3. The first phase of the Chabahar port project is known as the Shahid Beheshti port.

4. Iran is believed to have asked the Indian government to "manage" or operate the first phase of the port, until work for the second phase is finalised.

5. The port is likely to ramp up trade among India, Afghanistan and Iran in the wake of Pakistan denying transit access to New Delhi for trade with the two countries.

6. Ahead of the inauguration, External Affairs Minister Sushma Swaraj and her Iranian counterpart Javed Zarif held a meeting in Tehran on Saturday to review the implementation of the Chabahar port project, among other issues.

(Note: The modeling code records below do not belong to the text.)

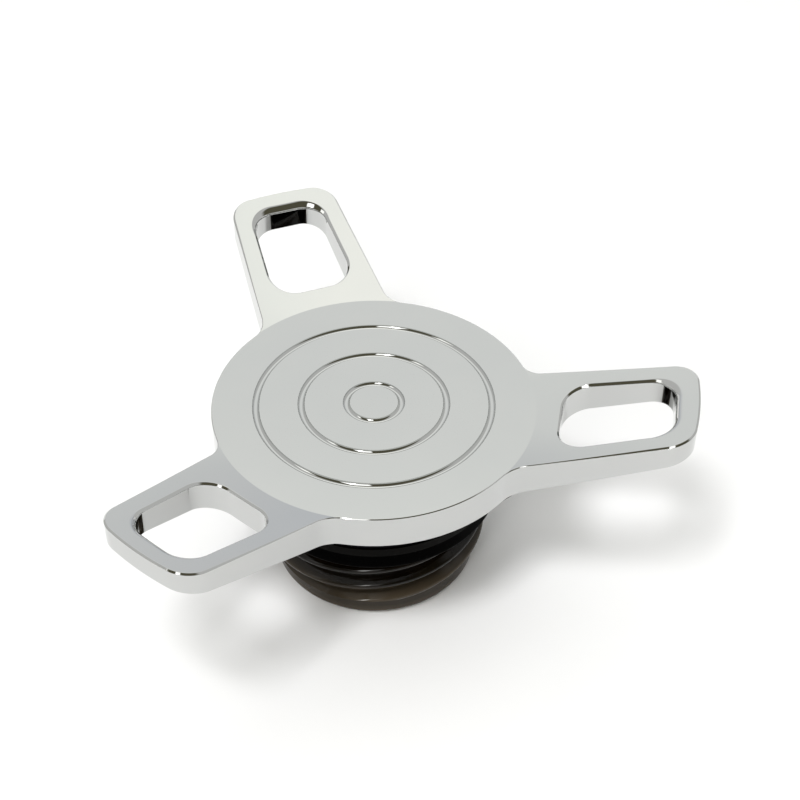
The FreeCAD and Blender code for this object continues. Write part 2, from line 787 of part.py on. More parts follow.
def hold_turn(sketch, geometry, vertex, corner):
    """Holds how far round an arc's end lies, by its better-placed coordinate."""
    angle = math.radians(number(corner[1]))
    if abs(math.sin(angle)) > abs(math.cos(angle)):
        hold(sketch, "DistanceX", geometry, vertex, f"{corner[0]} * cos({corner[1]})")
    else:
        hold(sketch, "DistanceY", geometry, vertex, f"{corner[0]} * sin({corner[1]})")


def drive_ring_screws():
    """Three screws with hexagon sockets that hold the cup to the head."""
    cap_bottom = f"{CUP_CEILING} - head_screw_cap"
    corners = [V(number("head_screw_radius"), 0, 0)]
    for step in range(6):
        turn = FreeCAD.Rotation(V(0, 0, 1), 60 * (step + 1))
        corners.append(turn.multVec(corners[0]))
    hexagon = Part.Face(Part.makePolygon(corners))
    solids = []
    for step in range(3):
        place = V(number("head_screw_circle"), 0, 0)
        head = Part.makeCylinder(
            number("head_screw_head"),
            number("head_screw_cap"),
            place + V(0, 0, number(cap_bottom)),
        )
        shank = Part.makeCylinder(
            number("head_screw_radius"),
            number("head_screw_length"),
            place + V(0, 0, number(CUP_CEILING)),
        )
        socket = hexagon.extrude(V(0, 0, number("head_screw_cap * socket_share")))
        socket.translate(place + V(0, 0, number(cap_bottom)))
        screw = head.fuse(shank).cut(socket).removeSplitter()
        screw.rotate(V(0, 0, 0), V(0, 0, 1), 120 * step)
        solids.append(screw)
    feature = doc.addObject("Part::Feature", "drive_ring_screws")
    feature.Label = "drive_ring_screws"
    feature.Shape = Part.makeCompound(solids)
    return feature, feature


def pivot_screw():
    """The shoulder screw that the head turns on."""
    body = new_body("pivot_screw")
    thread_top = f"({SPIGOT_TOP} + pivot_thread_length)"
    shank = turned(
        body,
        "Shank",
        [
            ("0", PIVOT_HEAD_BOTTOM),
            ("pivot_head_radius", PIVOT_HEAD_BOTTOM),
            ("pivot_head_radius", PIVOT_HEAD_TOP),
            ("shoulder_radius", PIVOT_HEAD_TOP),
            ("shoulder_radius", SPIGOT_TOP),
            ("pivot_thread_radius", SPIGOT_TOP),
            ("pivot_thread_radius", thread_top),
            ("0", thread_top),
        ],
    )
    hex_sketch = new_sketch(body, "HexPlan", "XY_Plane", PIVOT_HEAD_BOTTOM)
    corner = "(hex_socket / sqrt(3))"
    polygon(
        hex_sketch,
        [(f"{corner} * cos({60 * i} deg)", f"{corner} * sin({60 * i} deg)") for i in range(6)],
    )
    depth = "pivot_head_height * socket_share"
    return body, checked_cut(shank, raised(body, "HexSocket", hex_sketch, depth, cut=True))


def ring_piece(label, corners):
    """A piece that is turned in one go."""
    body = new_body(label)
    return body, turned(body, "Turned", corners)


def torus_piece(label, radius, half, height):
    """A round-section rubber ring about the axis."""
    torus = doc.addObject("Part::Torus", label)
    torus.Label = label
    torus.setExpression("Radius1", formula(radius))
    torus.setExpression("Radius2", formula(half))
    torus.setExpression("Placement.Base.z", formula(height))
    doc.recompute()
    return torus, torus


def coil_spring(label, radius, wire, bottom, top, coils):
    """A round-wire coil between two heights, swept along a helix."""
    helix = doc.addObject("Part::Helix", label + "_path")
    helix.setExpression("Radius", formula(radius))
    helix.setExpression("Height", formula(f"{top} - {bottom} - {wire}"))
    helix.setExpression("Pitch", formula(f"({top} - {bottom} - {wire}) / {coils}"))
    helix.setExpression("Placement.Base.z", formula(f"{bottom} + {wire} / 2"))
    section = doc.addObject("Part::Circle", label + "_section")
    section.setExpression("Radius", formula(f"{wire} / 2"))
    section.setExpression("Placement.Base.x", formula(radius))
    section.setExpression("Placement.Base.z", formula(f"{bottom} + {wire} / 2"))
    section.Placement.Rotation = FreeCAD.Rotation(V(1, 0, 0), 90)
    doc.recompute()
    spring = doc.addObject("Part::Sweep", label)
    spring.Label = label
    spring.Sections = [section]
    spring.Spine = (helix, [f"Edge{i + 1}" for i in range(len(helix.Shape.Edges))])
    spring.Solid = True
    spring.Frenet = True
    doc.recompute()
    return spring, spring


def disc_spring():
    """The coned spring washer that takes up the play under the deck."""
    inner = "(shoulder_radius + body_gap)"
    outer = "(washer_radius - disc_spring_inset)"
    low = PIVOT_HEAD_TOP + " + running"
    return ring_piece(
        "disc_spring",
        [
            (inner, low),
            (outer, f"{WASHER_BOTTOM} - disc_spring_thickness"),
            (outer, WASHER_BOTTOM),
            (inner, f"{low} + disc_spring_thickness"),
        ],
    )


def seat_ring():
    """The valve seat, with a groove round its rim for the seat seal."""
    groove = f"({SEAT_RADIUS} - 2 * seat_ring_seal_half)"
    middle = f"({SEAT_BOTTOM} + seat_thickness / 2)"
    half = "(seat_ring_seal_half + seating)"
    return ring_piece(
        "seat_ring",
        [
            ("seat_hole", SEAT_BOTTOM),
            (SEAT_RADIUS, SEAT_BOTTOM),
            (SEAT_RADIUS, f"{middle} - {half}"),
            (groove, f"{middle} - {half}"),
            (groove, f"{middle} + {half}"),
            (SEAT_RADIUS, f"{middle} + {half}"),
            (SEAT_RADIUS, SEAT_TOP),
            ("seat_hole", SEAT_TOP),
        ],
    )


def pressure_disc():
    """The disc that the pressure spring holds down on its seat."""
    rim = "(pressure_spring_radius + pressure_wire / 2 + body_gap)"
    boss = "(vacuum_spring_radius - vacuum_wire / 2 - coil_play)"
    body = new_body("pressure_disc")
    disc = turned(
        body,
        "Disc",
        [
            ("stem_radius + running", DISC_BOTTOM),
            ("pressure_disc_radius", DISC_BOTTOM),
            ("pressure_disc_radius", f"{DISC_TOP} + pressure_wire"),
            (f"{rim} + disc_rim_slope", f"{DISC_TOP} + pressure_wire"),
            (rim, DISC_TOP),
            (boss, DISC_TOP),
            (boss, f"{DISC_TOP} + vacuum_wire"),
            ("stem_radius + running", f"{DISC_TOP} + vacuum_wire"),
        ],
    )
    port_sketch = new_sketch(body, "PortPlan", "XY_Plane", DISC_BOTTOM)
    circle(port_sketch, "vacuum_port_circle", "0", "vacuum_port_radius")
    port = raised(body, "VacuumPort", port_sketch, "pressure_disc_thickness", cut=True)
    checked_cut(disc, port)
    return body, spread(body, "VacuumPorts", [port], 4)


def vacuum_poppet():
    """The small valve that drops open when the tank draws air in."""
    groove = "(stem_radius - stem_groove)"
    return ring_piece(
        "vacuum_poppet",
        [
            ("0", POPPET_BOTTOM),
            ("poppet_radius", POPPET_BOTTOM),
            ("poppet_radius", POPPET_TOP),
            ("stem_radius", POPPET_TOP),
            ("stem_radius", CLIP_BOTTOM),
            (groove, CLIP_BOTTOM),
            (groove, CLIP_TOP),
            ("stem_radius", CLIP_TOP),
            ("stem_radius", f"{CLIP_TOP} + stem_end"),
            ("0", f"{CLIP_TOP} + stem_end"),
        ],
    )


def stem_clip():
    """The spring clip in the stem's groove, open on one side."""
    body = new_body("stem_clip")
    inner = "(stem_radius - stem_groove + seating)"
    plan = new_sketch(body, "ClipPlan", "XY_Plane", CLIP_BOTTOM)
    circle(plan, "0", "0", "clip_radius")
    circle(plan, "0", "0", inner)
    ring = raised(body, "ClipRing", plan, "clip_thickness")
    mouth_plan = new_sketch(body, "MouthPlan", "XY_Plane", CLIP_BOTTOM)
    polygon(
        mouth_plan,
        [
            ("clip_mouth", f"-{inner} * 0.8"),
            ("clip_radius + 1", f"-{inner} * 1.2"),
            ("clip_radius + 1", f"{inner} * 1.2"),
            ("clip_mouth", f"{inner} * 0.8"),
        ],
    )
    mouth = raised(body, "ClipMouth", mouth_plan, "clip_thickness", cut=True)
    return body, checked_cut(ring, mouth)


def end_cap():
    """The perforated guard pressed into the plug's mouth."""
    body = new_body("end_cap")
    skirt = f"({SEAT_RADIUS} - end_cap_skirt)"
    cap = turned(
        body,
        "Cap",
        [
            ("0", "end_cap_bottom"),
            (SEAT_RADIUS, "end_cap_bottom"),
            (SEAT_RADIUS, SEAT_BOTTOM),
            (skirt, SEAT_BOTTOM),
            (skirt, CAP_TOP),
            ("0", CAP_TOP),
        ],
    )
    plan = new_sketch(body, "HolePlan", "XY_Plane", "end_cap_bottom")
    circle(plan, "end_cap_circle", "0", "end_cap_hole")
    hole = raised(body, "VentHole", plan, "end_cap_thickness", cut=True)
    checked_cut(cap, hole)
    return body, spread(body, "VentHoles", [hole], "end_cap_holes")


pieces = [
    spinner_head(),
    drive_ring(),
    drive_ring_screws(),
    pivot_screw(),
    ring_piece(
        "pivot_washer",
        [
            ("shoulder_radius + screw_play", WASHER_BOTTOM),
            ("washer_radius", WASHER_BOTTOM),
            ("washer_radius", "deck_bottom"),
            ("shoulder_radius + screw_play", "deck_bottom"),
        ],
    ),
    disc_spring(),
    torus_piece(
        "pivot_o_ring",
        f"{SHOULDER_BORE} + o_ring_half",
        "o_ring_half",
        f"{O_RING_SEAT} + o_ring_half",
    ),
    pawl_plate(),
    plug_body(),
    main_gasket(),
    seat_ring(),
    torus_piece(
        "seat_o_ring",
        f"{SEAT_RADIUS} - seat_ring_seal_half",
        "seat_ring_seal_half",
        f"{SEAT_BOTTOM} + seat_thickness / 2",
    ),
    end_cap(),
    pressure_disc(),
    ring_piece(
        "pressure_seal",
        [
            ("poppet_radius + seals_apart", SEAT_TOP),
            ("pressure_disc_radius - pressure_seal_inset", SEAT_TOP),
            ("pressure_disc_radius - pressure_seal_inset", DISC_BOTTOM),
            ("poppet_radius + seals_apart", DISC_BOTTOM),
        ],
    ),
    coil_spring(
        "pressure_spring",
        "pressure_spring_radius",
        "pressure_wire",
        DISC_TOP,
        "deck_bottom",
        "pressure_coils",
    ),
    vacuum_poppet(),
    ring_piece(
        "vacuum_seal",
        [
            ("stem_radius + seating", POPPET_TOP),
            ("poppet_radius", POPPET_TOP),
            ("poppet_radius", DISC_BOTTOM),
            ("stem_radius + seating", DISC_BOTTOM),
        ],
    ),
    coil_spring(
        "vacuum_spring",
        "vacuum_spring_radius",
        "vacuum_wire",
        DISC_TOP,
        CLIP_BOTTOM,
        "vacuum_coils",
    ),
    stem_clip(),
]
doc.recompute()

for item in doc.Objects:
    if "Invalid" in item.State or "Error" in item.State:
        raise RuntimeError(f"{item.Name} is {item.State}")

os.makedirs("parts", exist_ok=True)
for piece, last in pieces:
    shape = piece.Shape
    if shape.isNull() or not shape.isValid() or not shape.Solids:
        raise RuntimeError(f"{piece.Label} has no valid solid")
    if hasattr(piece, "Tip") and piece.Tip is not last:
        raise RuntimeError(f"{piece.Label} doesn't end in its last feature")
    shape.exportStep(f"parts/{piece.Label}.step")
    box = shape.optimalBoundingBox()
    heights = f"z {box.ZMin:.2f} to {box.ZMax:.2f}"
    print(f"{piece.Label}: {len(shape.Solids)} solid, {shape.Volume:.1f} mm3, {heights}")
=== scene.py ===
# %% [markdown]
# # A fuel cap, dressed for its picture
# The cap was first built as a solid model: a bright metal head with three raked arms, a rubber
# gasket and a plug with a coarse thread. This lesson loads those solids as a fixed frame, gives
# every piece a finish, rebuilds the pieces that show most as smooth surfaces, and lights it all.
# Blender works in metres, while sizes are written in millimetres, as a maker would, and MM turns
# them. The cap stands on the floor with its axis on the line x = y = 0.

# %% Load the frame
import math
import bpy
import numpy as np
from mathutils import Matrix, Vector


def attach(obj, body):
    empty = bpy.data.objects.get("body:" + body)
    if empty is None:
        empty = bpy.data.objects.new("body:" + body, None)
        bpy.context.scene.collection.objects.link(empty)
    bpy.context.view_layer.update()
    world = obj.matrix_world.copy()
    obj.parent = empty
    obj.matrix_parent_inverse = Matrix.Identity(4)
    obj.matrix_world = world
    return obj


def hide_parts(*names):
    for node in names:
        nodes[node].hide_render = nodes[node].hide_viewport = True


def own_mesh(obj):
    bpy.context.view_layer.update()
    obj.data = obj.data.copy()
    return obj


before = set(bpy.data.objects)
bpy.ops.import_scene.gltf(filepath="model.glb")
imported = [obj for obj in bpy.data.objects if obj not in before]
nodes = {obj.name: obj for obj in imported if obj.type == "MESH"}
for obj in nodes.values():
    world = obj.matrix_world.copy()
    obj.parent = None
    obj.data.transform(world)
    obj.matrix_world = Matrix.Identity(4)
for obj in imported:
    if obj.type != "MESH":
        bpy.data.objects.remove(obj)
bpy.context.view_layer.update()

MM = 0.001

# %% [markdown]
# ## The camera
# The photograph was taken from a little over 40 degrees above the floor with a fairly long lens.
# The camera's place follows from two angles, a distance and a small roll, so each can be changed
# by itself. The aim point is a spot near the middle of the head's flat top.

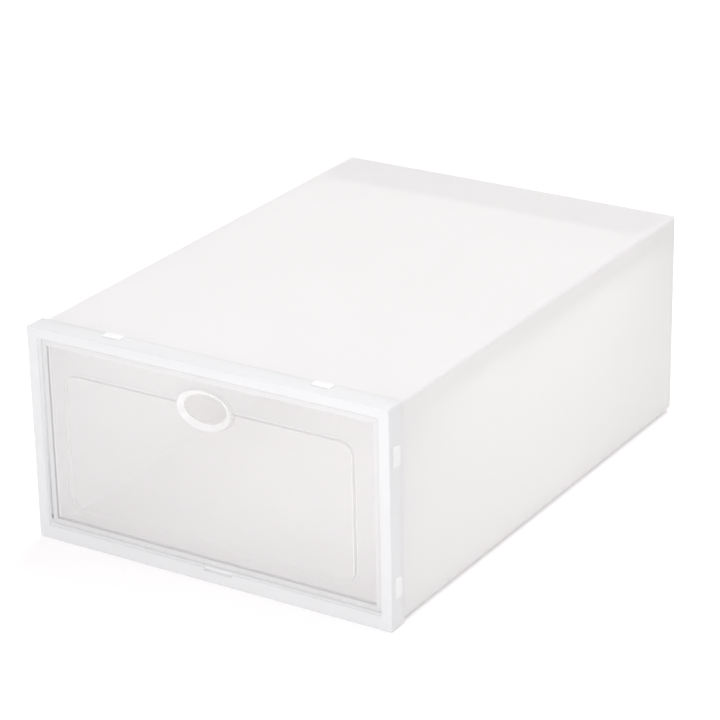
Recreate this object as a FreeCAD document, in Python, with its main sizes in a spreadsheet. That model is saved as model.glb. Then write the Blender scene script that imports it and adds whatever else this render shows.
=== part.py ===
import FreeCAD, Part
import math
import os
import sys
from types import SimpleNamespace

import Sketcher

# Folding shoe box: a sleeve folded from thin frosted sheet, its front edge held in a moulded frame,
# a clear door that drops forward in that frame, and a rear end closed by folded flaps.
# Millimetres. X runs across the front, Y from the front to the back, Z up.
# The origin is on the floor, under the middle of the box.

SIZES = {
    "boxWidth": 235.0,  # over the front frame
    "boxHeight": 130.0,
    "boxDepth": 335.0,
    # front frame
    "frameRound": 2.0,
    "edgeRound": 0.8,
    "openingBevel": 0.6,
    "flangeWall": 1.75,
    "flangeDepth": 13.0,
    "faceThick": 1.8,
    "sideBar": 6.85,
    "topBar": 6.7,
    "sillBar": 8.6,
    "jambWall": 1.4,
    "jambDepth": 8.4,
    "grooveWidth": 0.9,
    "ribWall": 1.2,
    "ribDepth": 10.0,
    "lipWidth": 4.3,
    "lipThick": 1.2,
    "lipFront": 6.6,
    "lipFoot": 17.0,
    "bossRadius": 3.0,
    "notchWidth": 18.4,
    "notchDepth": 1.7,
    "notchSunk": 1.2,
    "notchShift": 5.5,
    # joining lugs on the frame, and the sockets that take a neighbour's
    "lugLength": 12.0,
    "topLugFront": 6.9,
    "topLugRear": 12.4,
    "sideLugFront": 3.8,
    "sideLugRear": 9.2,
    "lugStep": 0.55,
    "lugHeight": 1.15,
    "lugRound": 2.0,
    "lugSpread": 136.0,
    "lugShift": 3.5,
    "lugLow": 25.0,
    "lugHigh": 101.3,
    "socketClear": 0.3,
    "socketDepth": 1.25,
    # barbs of the frame in slots of the sleeve
    "barbLength": 10.0,
    "barbFront": 6.4,
    "barbDepth": 2.4,
    "barbHeight": 0.7,
    "slotClear": 0.5,
    # folded sheet
    "sheetThick": 0.8,
    "creaseRound": 1.2,
    "seamWidth": 15.0,
    "sheetStart": 2.0,
    "flapGap": 0.1,
    # door
    "doorGap": 0.9,
    "doorTopGap": 1.0,
    "doorFootGap": 0.6,
    "doorFront": 2.8,
    "doorWall": 1.4,
    "doorRound": 1.5,
    "rimWidth": 3.4,
    "rimDepth": 3.4,
    "fieldWidth": 190.0,
    "fieldLow": 21.0,
    "fieldHigh": 105.3,
    "fieldRound": 8.7,
    "fieldLift": 2.2,
    "fieldDraft": 28.0,
    "fieldInset": 0.8,
    "holeLevel": 103.4,
    "holeWide": 27.5,
    "holeTall": 16.5,
    "dishSpread": 5.5,
    "collarSpread": 8.5,
    "collarDraft": 2.2,
    "pinRadius": 1.3,
    "pinClear": 0.06,
    "pinLevel": 12.4,
    "pinBack": 4.5,
    "pinEnd": 0.35,
    # rear closure
    "panelClear": 0.4,
    "tuckLength": 40.0,
    "tuckRound": 14.0,
    "tuckClear": 2.4,
    "tuckGap": 0.25,
    "dustLength": 98.0,
    "dustLow": 4.6,
    "dustHigh": 117.5,
    "dustTaper": 9.0,
    "dustRound": 6.0,
}


class Size:
    """A length that keeps its spreadsheet expression beside its value."""

    def __init__(self, text, value):
        self.text, self.value = text, value

    def join(self, sign, other, value, turned=False):
        word = other.text if isinstance(other, Size) else repr(other)
        first, last = (word, self.text) if turned else (self.text, word)
        return Size(f"({first} {sign} {last})", value)

    def __add__(self, other):
        return self.join("+", other, self.value + number(other))

    def __sub__(self, other):
        return self.join("-", other, self.value - number(other))

    def __mul__(self, other):
        return self.join("*", other, self.value * number(other))

    def __truediv__(self, other):
        return self.join("/", other, self.value / number(other))

    def __neg__(self):
        return Size(f"(0 - {self.text})", -self.value)


def number(size):
    return size.value if isinstance(size, Size) else size


def makeSheet(doc):
    sheet = doc.addObject("Spreadsheet::Sheet", "Sizes")
    for row, (alias, value) in enumerate(SIZES.items(), start=1):
        sheet.set(f"A{row}", alias)
        sheet.set(f"B{row}", str(value))
        sheet.setAlias(f"B{row}", alias)
    doc.recompute()
    return sheet


def bind(thing, name, size):
    """Set a property or a named constraint from the spreadsheet."""
    thing.setExpression(name, size.text if isinstance(size, Size) else repr(size))


def addBody(doc, label):
    body = doc.addObject("PartDesign::Body", label)
    body.Label = label
    return body


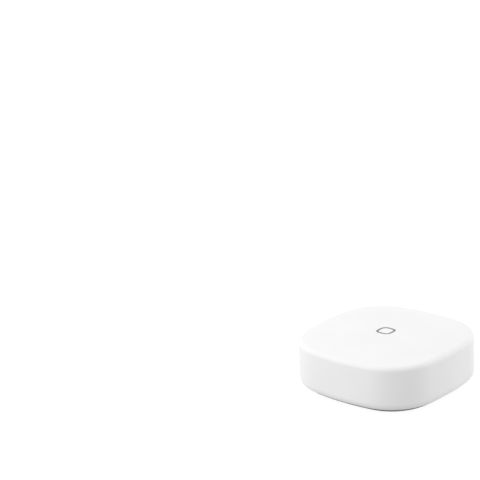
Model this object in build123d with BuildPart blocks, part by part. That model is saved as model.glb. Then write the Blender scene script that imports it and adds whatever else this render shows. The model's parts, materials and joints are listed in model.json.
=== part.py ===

7. The Iranian Foreign Ministry said Zarif had referred to the Shahid Beheshti Port and said it reinforces mutual and regional cooperation between India and Iran.

8. "It also shows the importance of the port in the development of the region and the routes that connect Central Asian states to other countries in the world through the Sea of Oman and the Indian Ocean," he said, according to the Iranian Foreign Ministry.

9. Over a month ago, India had sent its first consignment of wheat to Afghanistan by sea through the Chabahar port in Iran. "The shipment of wheat is a landmark moment as it will pave the way for operationalisation of the Chabahar port as an alternate, reliable and robust connectivity for Afghanistan," the ministry of external affairs (MEA) had said in a statement.

10. Besides the bilateral pact to develop the Chabahar port, for which India will invest $500 million, a trilateral Agreement on Transport and Transit Corridor has also been signed by India, Afghanistan and Iran.